The Listening Academy: Performances


IKLECTIK presents,

The Listening Academy: Performances

Wednesday 31 August 2022 | Doors: 8pm | First Act: 8:30pm

FREE ENTRY – NO BOOKING REQUIRED

THE LISTENING ACADEMY is an independent research academy focusing on listening as a philosophical, artistic, social and somatic issue. This entails a relation to sonic, performative and ecological practices, sound studies research, and experimental pedagogy. The Academy offers a generative and nurturing framework for researchers and practitioners to engage in collaborative exchange and the sharing of knowledge, as well as workshopping new directions in sound studies and related practices.

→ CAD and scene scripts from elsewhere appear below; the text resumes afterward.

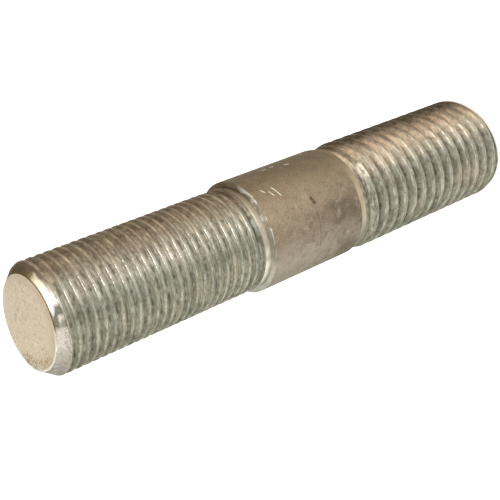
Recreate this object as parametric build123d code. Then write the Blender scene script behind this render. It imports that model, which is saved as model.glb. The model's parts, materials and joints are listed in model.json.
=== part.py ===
from build123d import *
import os
from math import atan, ceil, degrees, radians, tan

# Double ended stud: one bar of steel with a coarse thread rolled on one end, a plain shank
# in the middle and a fine thread rolled on the other end. The coarse thread is right-handed
# and the fine one left-handed.
#
# Millimetres. The stud stands on its coarse end: +Z runs along its axis, and the origin is
# the centre of the coarse end's flat face.
#
# The coarse thread is cut as a true helix, with flat crests and a V root, and it runs out
# into the shoulder beside the shank. The fine thread is surface detail, so its end is the
# plain cylinder that its crests touch.

# Coarse end, M20 x 2.5, from its flat face to the shank
COARSE_END_LENGTH = 39.0
COARSE_CREST_DIAMETER = 19.64
COARSE_FACE_DIAMETER = 15.6
COARSE_CHAMFER_LENGTH = 2.3
COARSE_BLANK_DIAMETER = 18.3
COARSE_SHOULDER_LENGTH = 2.8
COARSE_NECK_LENGTH = 0.3
COARSE_RISE_LENGTH = 1.4

# Plain shank
SHANK_DIAMETER = 19.5
SHANK_LENGTH = 19.7

# Fine end, M18 x 1.5, from the shank to its flat face
FINE_END_LENGTH = 39.9
FINE_CREST_DIAMETER = 17.95
FINE_FACE_DIAMETER = 14.9
FINE_CHAMFER_LENGTH = 2.2
FINE_BLANK_DIAMETER = 17.1
FINE_SHOULDER_LENGTH = 2.1
FINE_NECK_LENGTH = 0.3
FINE_RISE_LENGTH = 0.9

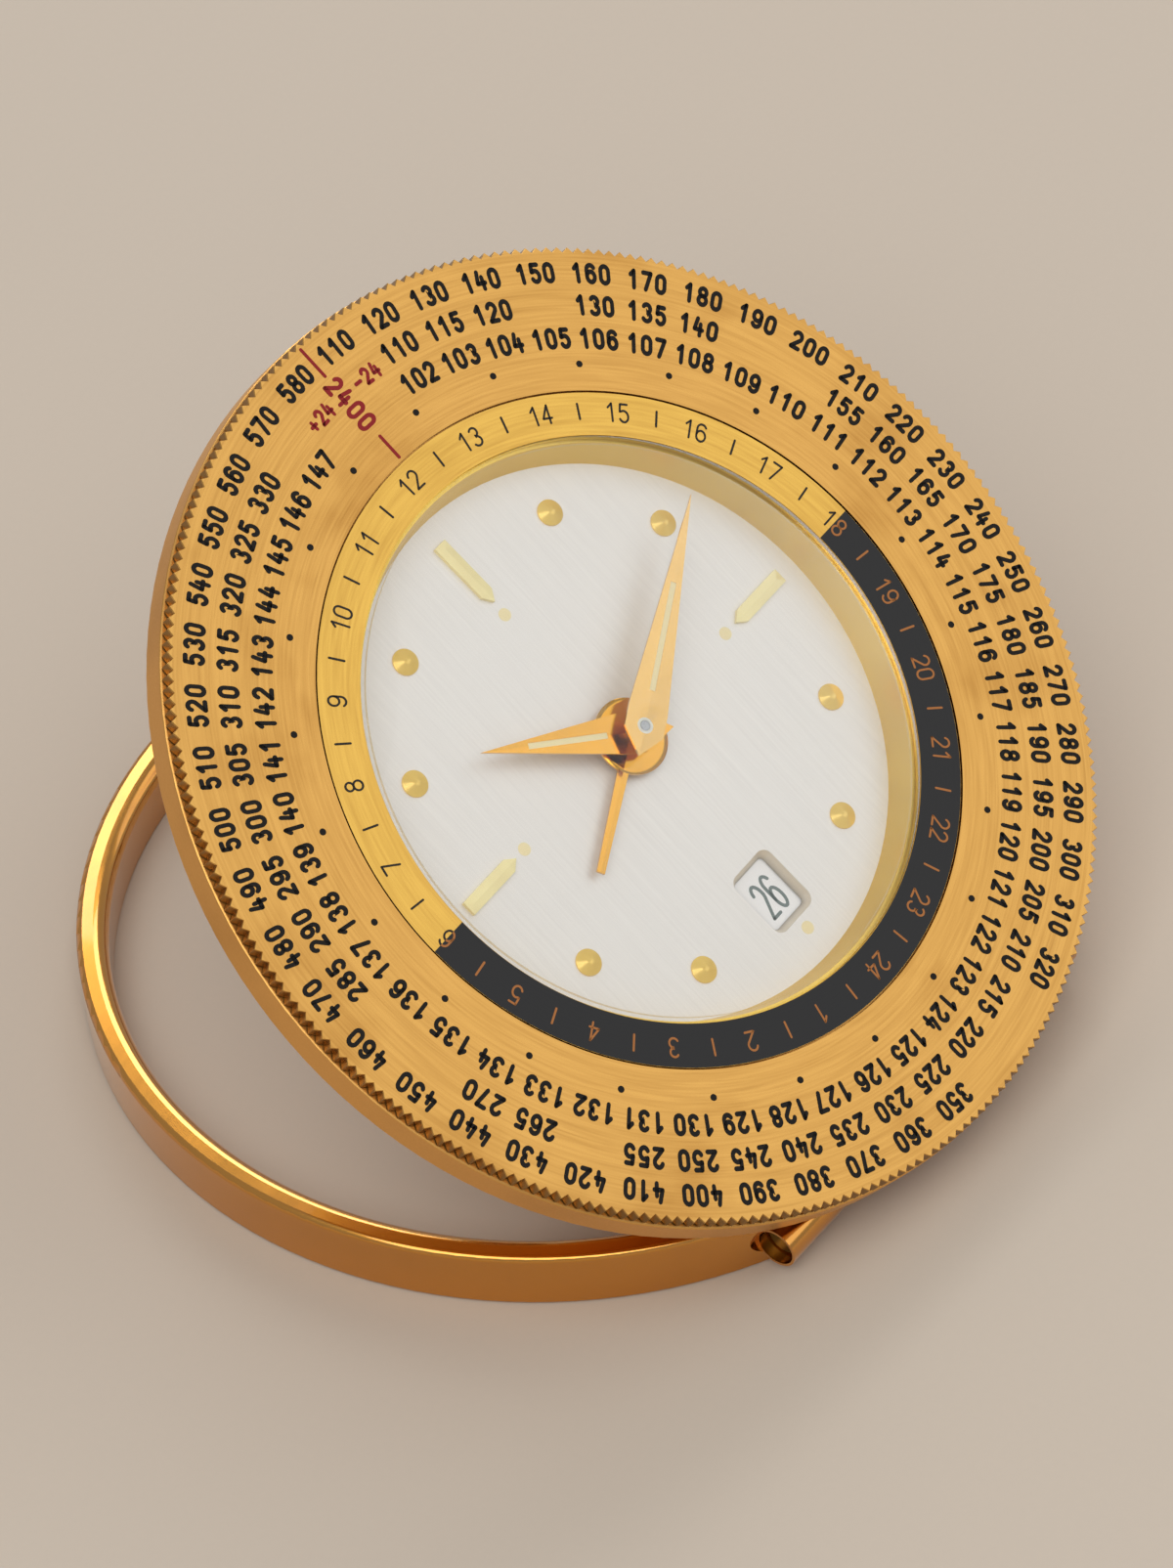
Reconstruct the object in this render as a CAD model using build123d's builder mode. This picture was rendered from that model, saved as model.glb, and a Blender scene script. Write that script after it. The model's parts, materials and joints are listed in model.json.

THE LISTENING ACADEMY is part of THE LISTENING BIENNIAL, an international network and biennial exhibition
platform. 

THE LISTENING ACADEMY is currently running at IKLECTIK, through 4th September.
https://listeningbiennial.net/

Rajni Shah

Rajni Shah will share some of their thinking around (and experiences of) listening, racism, safety, and song. The performance will include a chance to engage with Rajni’s new book and accompanying zines, Experiments in Listening. It will be reflective, slow, and kind. If you often feel marginalised or silenced by more mainstream structures of dialogue and interaction, you are especially welcome.
Rajni Shah (they, them) is an artist whose practice is focused on listening and gathering as creative and political acts. Key projects—always created alongside and in collaboration with others—include hold each as we fall (1999), The Awkward Position (2003-2004), Mr Quiver (2005-2008), small gifts (2006-2008), Dinner with America (2007-2009), Glorious (2010-2012), Experiments in Listening (2014-2015), Lying Fallow (2014-2015), Song (2016), I don’t know how (to decolonize myself) (2018), Feminist Killjoys Reading Group (2016-2020) and Listening Tables (2019-2020). In 2021, Rajni published a monograph and series of print-at-home zines as part of the Performance Philosophy Series with Rowman & Littlefield, entitled Experiments in Listening. Rajni currently works as a tutor and resident researcher at DAS Graduate School (Amsterdamse Hogeschool voor de Kunsten) and as a freelance artist, writer, and facilitator.
www.rajnishah.com
https://autumnbling.blogspot.com/

Esi Eshun

In Antinomia, multidisciplinary artist Esi Eshun presents a listening event combining live voice and sound works incorporating dramatised scenarios, poetic fragments, commentary and song, in an exploration of the recurring narratives Britain and its allies tell themselves about their past and present.
Esi Eshun is an artist and independent researcher using text, sound, performance and moving image to investigate some of the socio-economic, psychological and philosophical contradictions of colonialism and its continuing geopolitical and ecological consequences.
Her work draws on extensive research and employs poetic idioms, embodied performance styles and elements of improvisation to create narratives that, by directing attention to the nature of their own construction, play a part in interrogating the roles of myth and fabulation in establishing and maintaining multiple power relations. Much of the work “gives voice” to archival materials, putting them in dialogue with contemporary phenomena and ideas, while attempting to destabilise specific, inherited conceptions around time, space and identity. Her work continually returns to the ways in which limitations in Enlightenment thinking coincide with erasures of colonial histories and with more-than-human lives.
Esi’s solo and collaborative projects have been presented across the UK and internationally, including, at the Life Between Islands exhibition, Tate Britain (2022), at the 2021 Estuary Festival, the 2020 Berlin Berlinale, 2020 Dhakar Film Festival, and at Radio Space Borealis, Bergen, Norway (2018).